■ Objective
Take all the material and copy it exactly.

■ Material
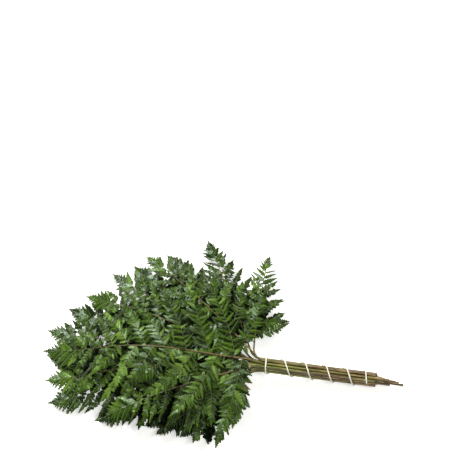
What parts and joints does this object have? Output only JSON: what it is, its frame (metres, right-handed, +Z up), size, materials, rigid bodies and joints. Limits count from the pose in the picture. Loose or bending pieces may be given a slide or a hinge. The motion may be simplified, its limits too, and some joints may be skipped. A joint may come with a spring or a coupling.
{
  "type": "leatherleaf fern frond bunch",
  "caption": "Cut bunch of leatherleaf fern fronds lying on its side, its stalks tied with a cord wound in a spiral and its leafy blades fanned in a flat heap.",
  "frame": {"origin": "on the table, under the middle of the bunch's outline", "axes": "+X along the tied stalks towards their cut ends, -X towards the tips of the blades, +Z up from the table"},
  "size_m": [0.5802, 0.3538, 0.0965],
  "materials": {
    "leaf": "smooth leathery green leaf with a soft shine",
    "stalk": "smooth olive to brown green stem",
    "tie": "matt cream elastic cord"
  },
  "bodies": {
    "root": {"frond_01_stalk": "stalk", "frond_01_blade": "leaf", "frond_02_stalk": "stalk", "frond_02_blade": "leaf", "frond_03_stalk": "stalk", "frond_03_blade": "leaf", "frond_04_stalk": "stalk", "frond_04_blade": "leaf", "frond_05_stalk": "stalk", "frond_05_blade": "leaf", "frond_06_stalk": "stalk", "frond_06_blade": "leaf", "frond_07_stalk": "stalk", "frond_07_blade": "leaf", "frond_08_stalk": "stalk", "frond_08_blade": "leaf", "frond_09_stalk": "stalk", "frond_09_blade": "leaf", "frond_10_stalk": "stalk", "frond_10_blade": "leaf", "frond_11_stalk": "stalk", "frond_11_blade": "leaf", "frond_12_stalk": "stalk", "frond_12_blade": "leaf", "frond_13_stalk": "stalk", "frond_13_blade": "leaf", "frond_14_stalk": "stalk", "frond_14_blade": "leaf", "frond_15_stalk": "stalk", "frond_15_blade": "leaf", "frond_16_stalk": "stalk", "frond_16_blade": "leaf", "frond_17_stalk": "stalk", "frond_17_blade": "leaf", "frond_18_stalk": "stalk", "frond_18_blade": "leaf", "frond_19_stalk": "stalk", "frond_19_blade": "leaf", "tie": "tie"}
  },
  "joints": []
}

■ Task result
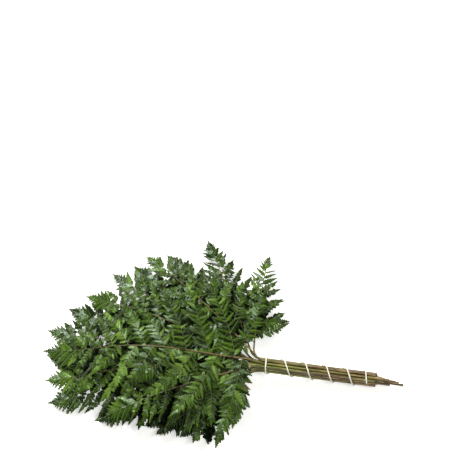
What parts and joints does this object have? Output only JSON: what it is, its frame (metres, right-handed, +Z up), size, materials, rigid bodies and joints. Limits count from the pose in the picture. Loose or bending pieces may be given a slide or a hinge. The motion may be simplified, its limits too, and some joints may be skipped. A joint may come with a spring or a coupling.
{
  "type": "leatherleaf fern frond bunch",
  "caption": "Cut bunch of leatherleaf fern fronds lying on its side, its stalks tied with a cord wound in a spiral and its leafy blades fanned in a flat heap.",
  "frame": {"origin": "on the table, under the middle of the bunch's outline", "axes": "+X along the tied stalks towards their cut ends, -X towards the tips of the blades, +Z up from the table"},
  "size_m": [0.5802, 0.3538, 0.0965],
  "materials": {
    "leaf": "smooth leathery green leaf with a soft shine",
    "stalk": "smooth olive to brown green stem",
    "tie": "matt cream elastic cord"
  },
  "bodies": {
    "root": {"frond_01_stalk": "stalk", "frond_01_blade": "leaf", "frond_02_stalk": "stalk", "frond_02_blade": "leaf", "frond_03_stalk": "stalk", "frond_03_blade": "leaf", "frond_04_stalk": "stalk", "frond_04_blade": "leaf", "frond_05_stalk": "stalk", "frond_05_blade": "leaf", "frond_06_stalk": "stalk", "frond_06_blade": "leaf", "frond_07_stalk": "stalk", "frond_07_blade": "leaf", "frond_08_stalk": "stalk", "frond_08_blade": "leaf", "frond_09_stalk": "stalk", "frond_09_blade": "leaf", "frond_10_stalk": "stalk", "frond_10_blade": "leaf", "frond_11_stalk": "stalk", "frond_11_blade": "leaf", "frond_12_stalk": "stalk", "frond_12_blade": "leaf", "frond_13_stalk": "stalk", "frond_13_blade": "leaf", "frond_14_stalk": "stalk", "frond_14_blade": "leaf", "frond_15_stalk": "stalk", "frond_15_blade": "leaf", "frond_16_stalk": "stalk", "frond_16_blade": "leaf", "frond_17_stalk": "stalk", "frond_17_blade": "leaf", "frond_18_stalk": "stalk", "frond_18_blade": "leaf", "frond_19_stalk": "stalk", "frond_19_blade": "leaf", "tie": "tie"}
  },
  "joints": []
}